Comparison of Phenol Adsorption Property and Mechanism onto Different Moroccan Clays

Abstract

This study focuses on the removal of phenol from aqueous media using Agouraï clay (Fes-Meknes-Morocco region) and Geulmima clay (Draa Tafilalet region). The characterization of the clay by Fourier Transform Infrared (FTIR) Spectroscopy, X-ray diffraction (XRD), N2 adsorption (BET), Scanning Electron Microscopy (SEM), and Thermogravimetric and differential thermal analysis (DTA/GTA) indicates that it is mainly composed of quartz, kaolinite, and illite. The results showed that raw Clay Agourai (RCA) and raw Clay Geulmima (RCG) adsorbed phenol very quickly and reached equilibrium after 30 min. Thermodynamic parameters reveal the physical nature of the adsorption, the spontaneity, and the sequence of the process. However, the structure and structural characterization of the solid before and after phenol adsorption indicated that the mechanism of the reaction was electrostatic and that hydrogen bonding played an important role in RCG, while kinetic modeling showed the pseudo-second-order model dynamics. The physics-statistics modeling was employed for describing the isotherm adsorption for both systems. It was found that the monolayer model with two different energy sites best describes adsorption irrespective of the system. The model indicates that the receptor density of each clay direct influences the adsorption capacity, demonstrating that the composition of the clay is the main source of the difference.
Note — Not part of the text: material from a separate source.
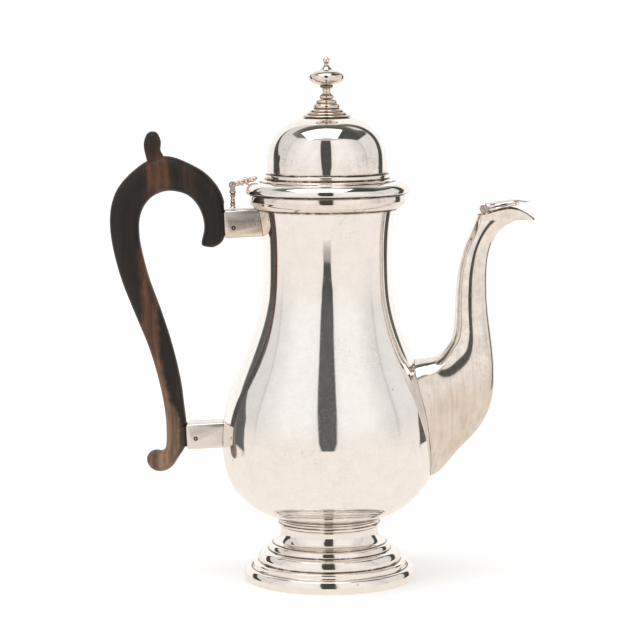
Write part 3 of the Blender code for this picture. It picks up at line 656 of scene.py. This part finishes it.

Thermodynamic simulations have shown that the adsorption of phenol is spontaneous and endothermic, irrespective of the system. In addition, thermodynamic simulations show that the RCG could be adsorbed even further since the equilibrium was not achieved for any thermodynamic variable. The strength of this study lies in the determination of the adsorption mechanism of phenol on clay materials and the optimum values of temperature and pH.